そこで指摘され始めたのが「大きな変化の予兆」である。1980年代/1990年代に生まれたミレニアル世代が結婚して家庭を持つ層に拡大してきた。消費者層としてもベビーブーマーを上回る規模になっている。彼らは進学や就職にリーマン・ショックによる景気低迷の影響を受けており、何よりも先に車を手に入れていた40代以上の世代と違って、自家用車を持つライフスタイルにこだわらない。車が不要な都市に住んだり、または車を持たずにカーシェアやオンデマンドの配車サービスを利用するライフスタイルを柔軟に考える。そうした層が消費者の主流になろうとしている影響が、金利上昇の影響で表出してきたという見方だ。
J.D. Power and Associatesによると、2000年に新車販売台数記録が塗りかえられてから当時は43.5歳だった新車購入者の平均年齢が年々上昇し続け、2009年に49歳に達した。
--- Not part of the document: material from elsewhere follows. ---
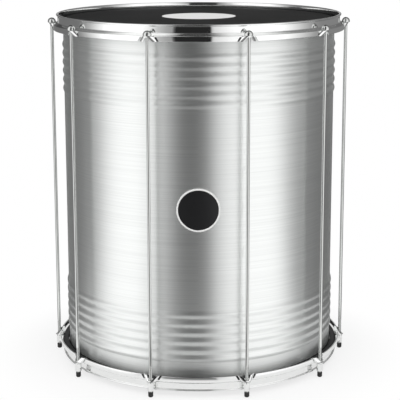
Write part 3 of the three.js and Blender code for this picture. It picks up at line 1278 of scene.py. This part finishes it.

それから横ばいが続いており、近年の新車購入の主流がベビーブーマー世代であることが分かる。見方を変えると、自動車が好調な時期が続いていたものの、これから消費者層の主流になるミレニアル世代を巻き込んだ伸びではなかった。ベビーブーマー人口の縮小と共に、いずれ新車購入者の平均年齢が再び下がっていくだろう。しかし、人口が維持されても新車販売台数が減少していく可能性が否めない。そうした変化に自動車産業は対応していかなければならない。
先週Mediumで「Apple’s Next Move? It’s Obvious. But We’re Missing It.」という記事が多くの人によってシェアされた。私たちには見えていないAppleの次の動きとして、Seyi Fabode氏は米国だけで1, 620億ドル市場に及ぶ家庭用電力管理システムと家庭用スマート蓄電池を指摘している。一見、車と関係のない話題に思うかもしれないが、電気自動車 (EV)を開発・販売するTeslaも家庭用蓄電池を手がけている。そして先週末、中国最大規模のバッテリーメーカーContemporary Amperex Technology (CATL)とAppleが自動車用バッテリーに関する極秘プロジェクトを進めていると中国のYicai Globalが報じた。
噂されていたAppleの自動車開発プロジェクトが車向けも視野に入れた自律プラットフォームの研究に変わったことが明らかになって、同社が自動車市場への本格参入を「あきらめた」という見方がある。たしかに車に関して、Appleは核心に迫っていないように見える。だが、考えてみて欲しい。もし自動運転で車を運転する必要がなくなったら、車に乗る人たちが何をするか。目的地にある店の情報を調べたり、エンターテインメント、コミュニケーション、移動時間をひと仕事こなす人だっているはずだ。今はドライバーの立場から自動運転カーが語られているが、実際に使われるようになった時に自動運転カーは人々を運転から解放する。その時間をいかに楽しみ、活用できるようにするかが、自動運転カー時代のドライビング体験の向上になる。
今、カメラ市場がデジタル・ディスプラプションに直面している。それを起こしているのはカメラではない。もちろん今も最高の写真を撮影できる高機能なカメラも求められているが、年々マニアのためのツールとなっている。今カメラと言えば、若い世代はInstagramやSnapchatをイメージする。ユニークな写真をすぐに共有できるソフトウエアとサービスのカメラが多くの人々の写真の楽しみを変えた。車に関する「大きな変化」というと、カーシェアリングやオンデマンド配車サービスの台頭、自動運転カーの登場を想像する。車好きだったら、自分で運転しなくなっても自分たちが乗る車にこだわるだろう。でも、多くの人にとって車との付き合い方が変わるのは、車の変化よりも体験の変化。車の中の退屈で生産性も限られる時間が変わる時ではないだろうか。